Les inégalités en terme de répartition du travail domestique apparaissent ainsi transversales à de multiples situations. Dans tous les cas, elles sont suffisamment importantes pour renforcer l’affirmation que l’égalité entre les hommes et les femmes est encore bien loin d’être une réalité.
Notes
[1] Toutes les données utilisées dans cet article proviennent de l’enquête The European Social Survey (ESS) de 2010. La base de données est librement accessible sur le site : http://www.europeansocialsurvey.org.
[2] Voir l’article Sexe, pouvoir et emploi en Belgique
[3] Voir l’entrée « Travail domestique » dans le Dictionnaire critique du féminisme, Paris, Presses Universitaires de France, 2004.
[4] Il faut cependant noter que les informations sur le travail de soin et d’éducation des enfants ne sont pas disponibles dans les données utilisées.
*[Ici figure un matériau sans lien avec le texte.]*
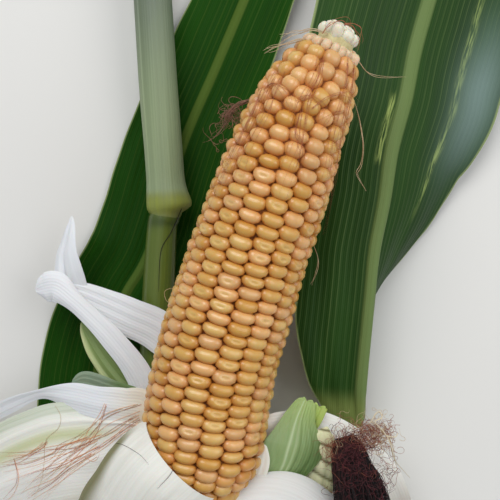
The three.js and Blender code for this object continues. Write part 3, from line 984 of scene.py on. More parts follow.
# Sets small bodies on seats: each seat carries its kind, turn and size
def seatTree():
    sockets = {
        "Kinds": "Collection",
        "Unevenness": "Float",
        "Size spread": "Float",
        "Seed": "Int",
        "Skin": "Material",
    }
    tree, given, result = treeWith("bodiesOnSeats", sockets)
    choice = {"Collection": given["Kinds"], 1: True, 2: True}
    kinds = node(tree, "GeometryNodeCollectionInfo", choice).outputs[0]
    low, high = (
        node(tree, "ShaderNodeMath", {0: 1.0, 1: given["Size spread"]}, operation=operation).outputs[0]
        for operation in ("SUBTRACT", "ADD")
    )
    between = {"Min": low, "Max": high, "Seed": given["Seed"]}
    vary = node(tree, "FunctionNodeRandomValue", between, data_type="FLOAT_VECTOR").outputs[0]
    seated = node(tree, "GeometryNodeInstanceOnPoints", {
        "Points": given["Geometry"],
        "Instance": kinds,
        "Pick Instance": True,
        "Instance Index": named(tree, "kind", "INT"),
        "Rotation": named(tree, "turn", "FLOAT_VECTOR"),
        "Scale": vectorCalc(tree, "MULTIPLY", {0: named(tree, "size", "FLOAT_VECTOR"), 1: vary}),
    }).outputs[0]
    loose = node(tree, "GeometryNodeRealizeInstances", {0: seated}).outputs[0]
    wobble = node(tree, "ShaderNodeTexNoise", {"Scale": wobbleScale, "Detail": 1.0}).outputs["Color"]
    centred = vectorCalc(tree, "SUBTRACT", {0: wobble, 1: (0.5, 0.5, 0.5)})
    push = vectorCalc(tree, "SCALE", {0: centred, "Scale": given["Unevenness"]})
    shaped = node(tree, "GeometryNodeSetPosition", {"Geometry": loose, "Offset": push}).outputs[0]
    finishGeometry(tree, shaped, given["Skin"], result[0])
    return tree


# Runs a tree on a source object and leaves a plain mesh piece
def grow(name, source, tree, values):
    modifier = source.modifiers.new("grow", "NODES")
    modifier.node_group = tree
    for item in tree.interface.items_tree:
        if item.in_out == "INPUT" and item.name in values:
            modifier[item.identifier] = values[item.name]
    depsgraph = bpy.context.evaluated_depsgraph_get()
    grown = source.evaluated_get(depsgraph)
    mesh = bpy.data.meshes.new_from_object(grown, preserve_all_data_layers=True, depsgraph=depsgraph)
    mesh.name = name
    source.modifiers.remove(modifier)
    spent = source.data
    bpy.data.objects.remove(source)
    bpy.data.meshes.remove(spent)
    return addObject(name, mesh)


def seatMesh(places, turns, sizes, kinds):
    mesh = startMesh("seats", places)
    addField(mesh, "turn", turns, "FLOAT_VECTOR", "vector")
    addField(mesh, "size", sizes * millimetre, "FLOAT_VECTOR", "vector")
    addField(mesh, "kind", kinds, "INT")
    return addObject("seats", mesh)


def turnsFrom(across, up, out):
    return np.array([list(Matrix(axes).transposed().to_euler()) for axes in zip(across, up, out)])


def tintOf(run, angle):
    facing = math.cos(angle - math.pi)  # 1 on the ear's left
    common, more = ear["orangeShare"]
    if run < ear["orangeRun"] and dice.uniform() < common + more * facing:
        return "orange"
    share = smoothStep(*ear["tipTints"], run / earReach)
    weights = np.array([low * (1 - share) + high * share for low, high in ear["tintShares"].values()])
    return dice.choice(list(ear["tintShares"]), p=weights / sum(weights))


def makeEar(tree):
    coreGapShadeSkin = plainSkin("cobCoreGapShadeSkin", ear["coreTone"], ear["coreShade"], 0.9)
    core = corePiece("ear_core", earLine, 100, 60, coreGapShadeSkin, lambda radius, angle: radius - ear["coreSink"])
    own(core, "kernels", "ear")
    seats = kernelSeats()
    runs, angles, halfWidths, halfLengths, kinds = seats.T
    place, across, up, out = earPlace(runs, angles)
    lean = ear["lean"] * smoothStep(*ear["leanRun"], runs)[:, None]
    up, out = up * np.cos(lean) - out * np.sin(lean), out * np.cos(lean) + up * np.sin(lean)
    plump = dice.uniform(*ear["plump"], len(seats))
    heights = np.take(kernel["heights"], kinds.astype(int)) * plump
    rise = ear["crownRise"] - heights + dice.uniform(*ear["riseStray"], len(seats))
    place = place + out * rise[:, None]
    wide, long = ear["overlap"]
    sizes = np.stack([halfWidths * wide, halfLengths * long * plump, heights], axis=1)
    turns = turnsFrom(across, up, out) + stray(ear["turnStray"], (len(seats), 3))
    tints = np.array([tintOf(run, angle) for run, angle in zip(runs, angles)])
    values = {
        "Kinds": kindsOf("kernelKinds", kernel["kinds"]),
        "Unevenness": ear["unevenness"],
        "Size spread": ear["sizeSpread"],
        "Seed": ear["seed"],
    }
    for tint, tones in ear["tints"].items():
        chosen = tints == tint
        source = seatMesh(place[chosen], turns[chosen], sizes[chosen], kinds[chosen])
        values["Skin"] = kernelSkin(f"kernel_{tint}", *tones)
        own(grow(f"kernels_{tint}", source, tree, values), "kernels", "ear")
        print(f"  {chosen.sum()} {tint} kernels")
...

[5] Ce nombre d’heures de ménage par semaine est estimé par les répondants. Il y a donc peut-être des phénomènes de sur ou sous-estimation de la part de ceux-ci. Néanmoins, les résultats présentés ici sont cohérents avec ceux d’autres enquêtes plus précises. Voir par exemple le rapport Genre et emploi du temps de l’Institut pour l’égalité des femmes et des hommes : http://igvm-iefh.belgium.be/fr/publications/gender_en_tijdsbesteding.jsp
[6] Les travailleurs en temps plein sont définis comme ayant un contrat de travail d’au moins 30 heures par semaine.